On the non-musical side of the Woman International Festival proceedings, veteran actress and comedienne Miki Kam will present her latest comic offering Miki.com, while the theatrical entertainment includes the premiere of The Women of Bashevis Singer, directed by Pnina Geri, about the female personalities in the late Nobel Prize-winning author’s life. Meanwhile, the Holon Theater’s Acting Studio will perform a new rendition of Mikve, a stirring and thought-provoking work by Hadar Galron.
Galron’s work touches on some of the most contentious areas in the Jewish way of life, including the gender divide and social taboos. The play, as the title suggests, centers on activity and discourse that take place at a neighborhood ritual bathhouse. Various women come to the mikve each month to bathe and, by the by, engage in gossip and conversation on all manner of topics, from seemingly inviolable religious principles to chitchat that borders on the downright scandalous.
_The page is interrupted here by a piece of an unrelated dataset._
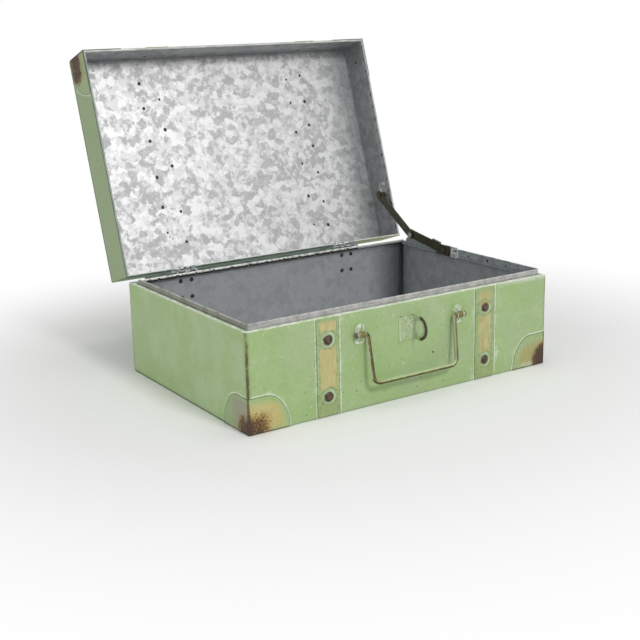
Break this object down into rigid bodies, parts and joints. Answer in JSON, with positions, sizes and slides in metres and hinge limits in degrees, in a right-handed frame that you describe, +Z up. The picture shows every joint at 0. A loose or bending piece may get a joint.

Five of the eight-member cast of the show come from the Holon Theater’s Acting Studio, augmented by two graduates of the program and guest actress Yuval Pelach; director Eran Laor teaches at the acting studio.
The characters in the play cover a very wide spread of opinion, and religious and individual outlook on life. “The older bathhouse attendant [55-year-old Shoshana-Devora] represents conservative thinking, and the younger attendant [35-yearold Shira] is the more liberal one,” explains Laor. “That is one of the main axes of the play – the collision between these two forces.”
There is a fascinating seesaw exchange between Shoshana-Devora and Shira throughout the play, with the former doing her best to lay down the law, while Shira oscillates between toeing the religious line and suggesting her older colleague take a more relaxed, and humane, approach to her work and to the women she serves.
As the story line unravels, we gradually become aware of some dark confidences hidden behind the fragile but steadfast veil of religious respectability. “Each woman who comes to the mikve has some sort of secret,” continues Laor.
“Each woman has to cope with her secret in the face of all kinds of social pressures. It is a society that is full of prohibitions. Everyone keeps her secret hidden and that engenders a feeling of fear – fear that they may inadvertently disclose something, or that they will be found out.”
There are also some open secrets, which are there for all to see but are carefully skirted around. No one, for example, dares to make too much of the fact that Hedva, a woman in her mid-40s who is married to one of the most respected figures in the community, comes to the mikve each month sporting new bruises on her face and body. “That is an open secret, but it also a secret of the whole of society,” notes Laor, adding that while the hush-hush ethos is inherently unhealthy, it also creates a bond between the bathers.
“It generates unity between the women, which gradually increases while all sorts of secrets emerge, and that creates a sort of snowball effect which, slowly but surely, opens up cracks which enable the women to talk about the things they have kept bottled up inside for so long.”
The character spread stretches from ultra-Orthodox women, to a secular woman who makes her living as a pop singer and only goes to the mikve to please her newly observant husband. The diversity of the personalities and levels of religious observance lead to some dynamic and highly engaging exchanges. The conversations traverse expansive topical and emotional ground, and all kinds of subjects and facets of life float to the surface. There is tragedy, high drama and hilarious comedy in Mikve, and it is a thoroughly absorbing work that leaves the spectator with plenty to think about.
The Woman’s Festival program also features discussion panels on a wide range of topics, including female cultural frontier pushers, architecture and genders issues in society. And there will some aesthetic elements, too, including the “Horses of My Dreams” photography exhibition by Avital Palaci Peleg of portraits of well-known actors caught at intimate junctures of their working life, while students of the Seminar Hakibbutzim’s Stage Design Department will exhibit costumes and mannequins of characters and actors from various plays.